--- INSTRUCTIONS TO FOLLOW ---
Reproduce, exactly and in full, only the lines below from the one containing "x_segments=columns, y_segments=rows, size=1)" through the one containing "obj.parent = empty".

## START DATA ENTRIES

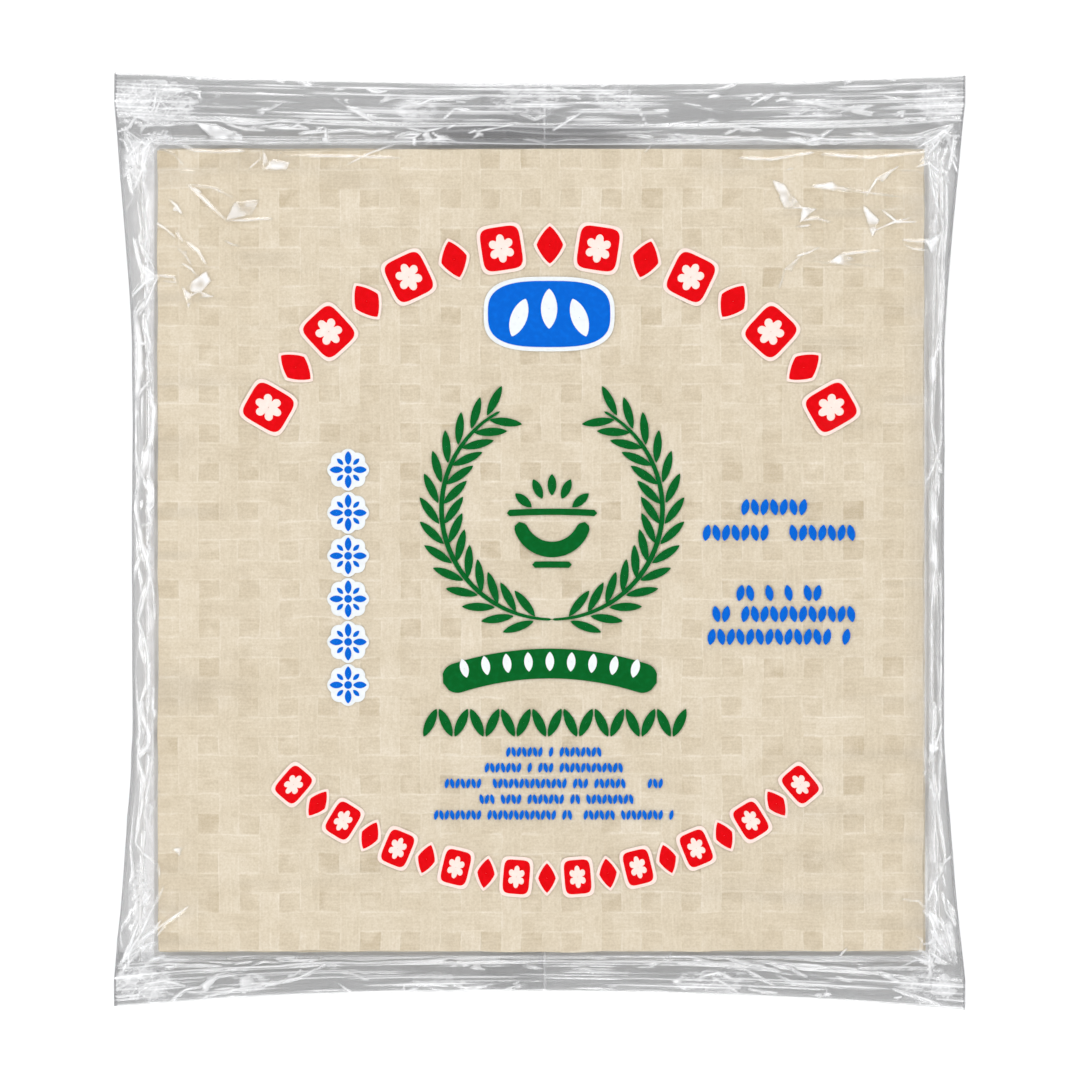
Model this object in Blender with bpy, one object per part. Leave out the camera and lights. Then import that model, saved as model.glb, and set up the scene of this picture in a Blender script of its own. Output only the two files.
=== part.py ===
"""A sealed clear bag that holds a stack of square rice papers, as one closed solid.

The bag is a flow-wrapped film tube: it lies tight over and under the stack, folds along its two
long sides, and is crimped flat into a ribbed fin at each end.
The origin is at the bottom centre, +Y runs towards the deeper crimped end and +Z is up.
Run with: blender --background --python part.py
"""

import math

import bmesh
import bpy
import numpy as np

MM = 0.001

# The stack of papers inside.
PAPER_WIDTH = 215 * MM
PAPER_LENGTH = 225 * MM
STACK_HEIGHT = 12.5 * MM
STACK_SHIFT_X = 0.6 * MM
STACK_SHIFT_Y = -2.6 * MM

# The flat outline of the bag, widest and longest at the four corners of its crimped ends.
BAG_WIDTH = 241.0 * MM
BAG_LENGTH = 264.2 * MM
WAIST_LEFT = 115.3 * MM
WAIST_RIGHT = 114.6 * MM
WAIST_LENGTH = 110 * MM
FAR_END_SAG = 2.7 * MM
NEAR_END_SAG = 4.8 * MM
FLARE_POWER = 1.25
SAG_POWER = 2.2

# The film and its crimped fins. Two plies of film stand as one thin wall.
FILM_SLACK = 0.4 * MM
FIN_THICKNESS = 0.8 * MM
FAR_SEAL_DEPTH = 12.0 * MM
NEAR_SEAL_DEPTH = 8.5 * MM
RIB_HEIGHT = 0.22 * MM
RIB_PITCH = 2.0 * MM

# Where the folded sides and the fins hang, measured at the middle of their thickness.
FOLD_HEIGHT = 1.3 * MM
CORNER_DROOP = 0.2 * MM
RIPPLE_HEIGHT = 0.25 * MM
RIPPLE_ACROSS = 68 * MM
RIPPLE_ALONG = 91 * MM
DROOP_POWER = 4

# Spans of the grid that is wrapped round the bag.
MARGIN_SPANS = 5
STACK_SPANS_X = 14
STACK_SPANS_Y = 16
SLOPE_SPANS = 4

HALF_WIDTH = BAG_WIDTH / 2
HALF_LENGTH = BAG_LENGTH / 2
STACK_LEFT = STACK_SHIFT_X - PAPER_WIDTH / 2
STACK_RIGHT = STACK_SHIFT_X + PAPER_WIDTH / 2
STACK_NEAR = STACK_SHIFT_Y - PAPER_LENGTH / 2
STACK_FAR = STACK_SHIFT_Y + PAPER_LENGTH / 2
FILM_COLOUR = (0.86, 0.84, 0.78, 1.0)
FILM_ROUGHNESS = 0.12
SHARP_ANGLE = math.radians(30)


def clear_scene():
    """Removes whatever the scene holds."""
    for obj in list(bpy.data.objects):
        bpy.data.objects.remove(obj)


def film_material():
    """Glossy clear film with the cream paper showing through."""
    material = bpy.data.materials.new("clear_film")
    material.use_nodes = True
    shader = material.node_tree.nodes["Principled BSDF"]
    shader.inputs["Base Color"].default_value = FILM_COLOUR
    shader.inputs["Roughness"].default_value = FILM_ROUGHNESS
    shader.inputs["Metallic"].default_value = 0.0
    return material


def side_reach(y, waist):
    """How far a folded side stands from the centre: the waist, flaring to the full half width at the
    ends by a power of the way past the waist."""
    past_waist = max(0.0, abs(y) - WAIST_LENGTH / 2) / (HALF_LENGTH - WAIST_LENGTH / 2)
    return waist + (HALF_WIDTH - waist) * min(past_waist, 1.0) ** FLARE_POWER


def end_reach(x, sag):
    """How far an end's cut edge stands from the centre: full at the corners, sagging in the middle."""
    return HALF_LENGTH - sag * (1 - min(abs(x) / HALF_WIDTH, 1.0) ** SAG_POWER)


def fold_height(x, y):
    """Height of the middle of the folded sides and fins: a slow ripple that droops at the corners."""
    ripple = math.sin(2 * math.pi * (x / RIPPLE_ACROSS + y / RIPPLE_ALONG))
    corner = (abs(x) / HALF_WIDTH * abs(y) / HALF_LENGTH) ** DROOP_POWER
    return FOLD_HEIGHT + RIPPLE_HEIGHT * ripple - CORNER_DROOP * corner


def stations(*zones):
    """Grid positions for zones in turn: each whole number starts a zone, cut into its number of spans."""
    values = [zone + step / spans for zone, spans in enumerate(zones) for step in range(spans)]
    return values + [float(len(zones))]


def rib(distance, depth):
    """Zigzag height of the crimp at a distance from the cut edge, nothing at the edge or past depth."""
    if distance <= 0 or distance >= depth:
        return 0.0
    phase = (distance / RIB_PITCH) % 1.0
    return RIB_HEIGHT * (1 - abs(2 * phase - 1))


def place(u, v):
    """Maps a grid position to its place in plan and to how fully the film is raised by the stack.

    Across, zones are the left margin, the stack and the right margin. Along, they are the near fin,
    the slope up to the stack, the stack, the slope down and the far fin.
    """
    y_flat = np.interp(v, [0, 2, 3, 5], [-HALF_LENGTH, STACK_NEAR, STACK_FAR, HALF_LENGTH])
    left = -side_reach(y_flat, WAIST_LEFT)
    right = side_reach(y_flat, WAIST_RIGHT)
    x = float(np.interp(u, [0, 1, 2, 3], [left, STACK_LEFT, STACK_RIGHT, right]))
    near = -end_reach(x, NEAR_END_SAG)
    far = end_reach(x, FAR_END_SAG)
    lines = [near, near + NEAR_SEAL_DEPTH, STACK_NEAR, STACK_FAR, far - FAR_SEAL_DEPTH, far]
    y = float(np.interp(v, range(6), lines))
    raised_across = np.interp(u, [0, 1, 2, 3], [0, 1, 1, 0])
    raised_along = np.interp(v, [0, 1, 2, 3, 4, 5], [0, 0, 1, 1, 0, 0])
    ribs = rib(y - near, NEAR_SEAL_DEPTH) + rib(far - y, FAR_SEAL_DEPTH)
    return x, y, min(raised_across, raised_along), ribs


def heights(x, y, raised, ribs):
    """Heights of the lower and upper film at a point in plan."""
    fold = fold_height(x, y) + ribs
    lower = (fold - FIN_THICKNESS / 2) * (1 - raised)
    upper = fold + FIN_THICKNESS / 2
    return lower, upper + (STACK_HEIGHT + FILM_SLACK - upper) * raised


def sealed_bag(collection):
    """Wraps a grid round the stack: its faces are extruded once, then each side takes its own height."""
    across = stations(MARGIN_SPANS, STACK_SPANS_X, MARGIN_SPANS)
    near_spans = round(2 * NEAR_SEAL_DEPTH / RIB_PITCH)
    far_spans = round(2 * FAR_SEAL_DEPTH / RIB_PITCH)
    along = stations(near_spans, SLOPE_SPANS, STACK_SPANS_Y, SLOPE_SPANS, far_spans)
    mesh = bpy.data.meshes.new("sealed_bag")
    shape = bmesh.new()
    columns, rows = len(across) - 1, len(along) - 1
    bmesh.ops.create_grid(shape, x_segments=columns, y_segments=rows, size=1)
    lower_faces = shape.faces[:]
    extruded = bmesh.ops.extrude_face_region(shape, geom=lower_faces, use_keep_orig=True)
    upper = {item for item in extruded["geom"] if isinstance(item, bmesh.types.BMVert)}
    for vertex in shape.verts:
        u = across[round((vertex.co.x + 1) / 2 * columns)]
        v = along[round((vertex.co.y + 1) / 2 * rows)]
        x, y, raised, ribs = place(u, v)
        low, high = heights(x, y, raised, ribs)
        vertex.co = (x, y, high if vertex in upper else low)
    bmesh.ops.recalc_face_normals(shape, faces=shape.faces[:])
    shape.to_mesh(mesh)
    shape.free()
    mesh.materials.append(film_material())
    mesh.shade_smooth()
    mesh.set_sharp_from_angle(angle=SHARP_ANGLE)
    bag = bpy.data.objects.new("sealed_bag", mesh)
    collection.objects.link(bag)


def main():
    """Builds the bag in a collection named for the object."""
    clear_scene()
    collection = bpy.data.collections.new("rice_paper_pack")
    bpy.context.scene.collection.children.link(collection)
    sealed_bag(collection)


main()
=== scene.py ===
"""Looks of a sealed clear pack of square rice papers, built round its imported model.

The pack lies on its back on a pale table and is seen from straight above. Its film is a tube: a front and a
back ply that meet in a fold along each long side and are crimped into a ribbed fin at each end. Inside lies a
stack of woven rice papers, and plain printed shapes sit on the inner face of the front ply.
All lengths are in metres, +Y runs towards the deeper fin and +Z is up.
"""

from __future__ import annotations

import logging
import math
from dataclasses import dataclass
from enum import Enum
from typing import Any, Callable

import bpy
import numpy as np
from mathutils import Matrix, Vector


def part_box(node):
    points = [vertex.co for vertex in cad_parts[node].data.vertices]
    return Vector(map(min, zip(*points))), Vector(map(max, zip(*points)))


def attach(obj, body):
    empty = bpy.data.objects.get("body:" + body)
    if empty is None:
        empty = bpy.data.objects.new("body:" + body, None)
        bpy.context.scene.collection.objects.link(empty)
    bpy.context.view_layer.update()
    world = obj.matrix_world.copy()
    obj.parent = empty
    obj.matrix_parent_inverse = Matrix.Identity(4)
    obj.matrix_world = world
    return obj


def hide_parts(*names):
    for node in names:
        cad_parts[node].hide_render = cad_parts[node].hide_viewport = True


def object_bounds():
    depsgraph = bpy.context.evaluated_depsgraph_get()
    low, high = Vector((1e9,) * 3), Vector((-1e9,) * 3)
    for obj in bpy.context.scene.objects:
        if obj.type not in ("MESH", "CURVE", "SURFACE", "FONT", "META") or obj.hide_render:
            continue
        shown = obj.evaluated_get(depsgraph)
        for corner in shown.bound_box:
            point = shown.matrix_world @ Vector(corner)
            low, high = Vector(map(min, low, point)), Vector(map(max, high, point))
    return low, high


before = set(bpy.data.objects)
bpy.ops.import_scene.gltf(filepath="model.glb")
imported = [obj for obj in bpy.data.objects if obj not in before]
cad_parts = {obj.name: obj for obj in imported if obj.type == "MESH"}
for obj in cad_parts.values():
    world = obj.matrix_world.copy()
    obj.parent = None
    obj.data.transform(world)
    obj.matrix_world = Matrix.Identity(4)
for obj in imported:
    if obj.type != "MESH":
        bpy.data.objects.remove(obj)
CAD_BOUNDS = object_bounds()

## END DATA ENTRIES
## START DATA ENTRIES

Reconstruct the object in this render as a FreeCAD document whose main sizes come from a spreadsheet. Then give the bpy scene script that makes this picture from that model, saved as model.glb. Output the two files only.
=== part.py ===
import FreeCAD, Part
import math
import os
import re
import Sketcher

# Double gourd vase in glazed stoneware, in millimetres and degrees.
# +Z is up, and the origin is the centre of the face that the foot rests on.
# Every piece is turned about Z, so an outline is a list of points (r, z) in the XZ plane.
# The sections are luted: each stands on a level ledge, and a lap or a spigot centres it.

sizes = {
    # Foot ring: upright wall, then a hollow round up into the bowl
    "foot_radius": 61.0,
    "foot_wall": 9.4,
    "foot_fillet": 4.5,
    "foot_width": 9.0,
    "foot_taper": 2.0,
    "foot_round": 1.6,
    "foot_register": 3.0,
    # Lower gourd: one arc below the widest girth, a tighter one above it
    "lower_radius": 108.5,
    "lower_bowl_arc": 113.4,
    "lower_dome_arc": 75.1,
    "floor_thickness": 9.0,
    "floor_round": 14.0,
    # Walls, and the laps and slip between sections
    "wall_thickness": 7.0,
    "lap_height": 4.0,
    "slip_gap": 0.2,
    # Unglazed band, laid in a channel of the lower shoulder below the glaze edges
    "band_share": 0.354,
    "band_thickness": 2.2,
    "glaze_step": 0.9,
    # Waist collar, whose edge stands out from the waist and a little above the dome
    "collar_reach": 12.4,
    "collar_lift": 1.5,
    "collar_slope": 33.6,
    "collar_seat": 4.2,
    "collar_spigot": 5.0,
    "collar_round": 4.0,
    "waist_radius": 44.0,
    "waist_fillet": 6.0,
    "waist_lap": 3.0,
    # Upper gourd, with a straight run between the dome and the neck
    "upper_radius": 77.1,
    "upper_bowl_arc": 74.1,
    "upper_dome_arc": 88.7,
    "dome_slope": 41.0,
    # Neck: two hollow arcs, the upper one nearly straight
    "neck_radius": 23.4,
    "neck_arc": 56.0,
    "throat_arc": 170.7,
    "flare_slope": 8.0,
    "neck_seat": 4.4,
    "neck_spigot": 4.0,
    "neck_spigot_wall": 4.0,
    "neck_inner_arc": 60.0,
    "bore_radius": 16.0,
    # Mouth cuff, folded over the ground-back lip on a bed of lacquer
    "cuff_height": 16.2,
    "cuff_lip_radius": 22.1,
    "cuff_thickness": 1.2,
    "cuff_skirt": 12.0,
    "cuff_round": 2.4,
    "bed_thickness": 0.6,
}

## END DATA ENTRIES

--- RESPONSE TO THIS EXERCISE ---
    bmesh.ops.create_grid(shape, x_segments=columns, y_segments=rows, size=1)
    lower_faces = shape.faces[:]
    extruded = bmesh.ops.extrude_face_region(shape, geom=lower_faces, use_keep_orig=True)
    upper = {item for item in extruded["geom"] if isinstance(item, bmesh.types.BMVert)}
    for vertex in shape.verts:
        u = across[round((vertex.co.x + 1) / 2 * columns)]
        v = along[round((vertex.co.y + 1) / 2 * rows)]
        x, y, raised, ribs = place(u, v)
        low, high = heights(x, y, raised, ribs)
        vertex.co = (x, y, high if vertex in upper else low)
    bmesh.ops.recalc_face_normals(shape, faces=shape.faces[:])
    shape.to_mesh(mesh)
    shape.free()
    mesh.materials.append(film_material())
    mesh.shade_smooth()
    mesh.set_sharp_from_angle(angle=SHARP_ANGLE)
    bag = bpy.data.objects.new("sealed_bag", mesh)
    collection.objects.link(bag)


def main():
    """Builds the bag in a collection named for the object."""
    clear_scene()
    collection = bpy.data.collections.new("rice_paper_pack")
    bpy.context.scene.collection.children.link(collection)
    sealed_bag(collection)


main()
=== scene.py ===
"""Looks of a sealed clear pack of square rice papers, built round its imported model.

The pack lies on its back on a pale table and is seen from straight above. Its film is a tube: a front and a
back ply that meet in a fold along each long side and are crimped into a ribbed fin at each end. Inside lies a
stack of woven rice papers, and plain printed shapes sit on the inner face of the front ply.
All lengths are in metres, +Y runs towards the deeper fin and +Z is up.
"""

from __future__ import annotations

import logging
import math
from dataclasses import dataclass
from enum import Enum
from typing import Any, Callable

import bpy
import numpy as np
from mathutils import Matrix, Vector


def part_box(node):
    points = [vertex.co for vertex in cad_parts[node].data.vertices]
    return Vector(map(min, zip(*points))), Vector(map(max, zip(*points)))


def attach(obj, body):
    empty = bpy.data.objects.get("body:" + body)
    if empty is None:
        empty = bpy.data.objects.new("body:" + body, None)
        bpy.context.scene.collection.objects.link(empty)
    bpy.context.view_layer.update()
    world = obj.matrix_world.copy()
    obj.parent = empty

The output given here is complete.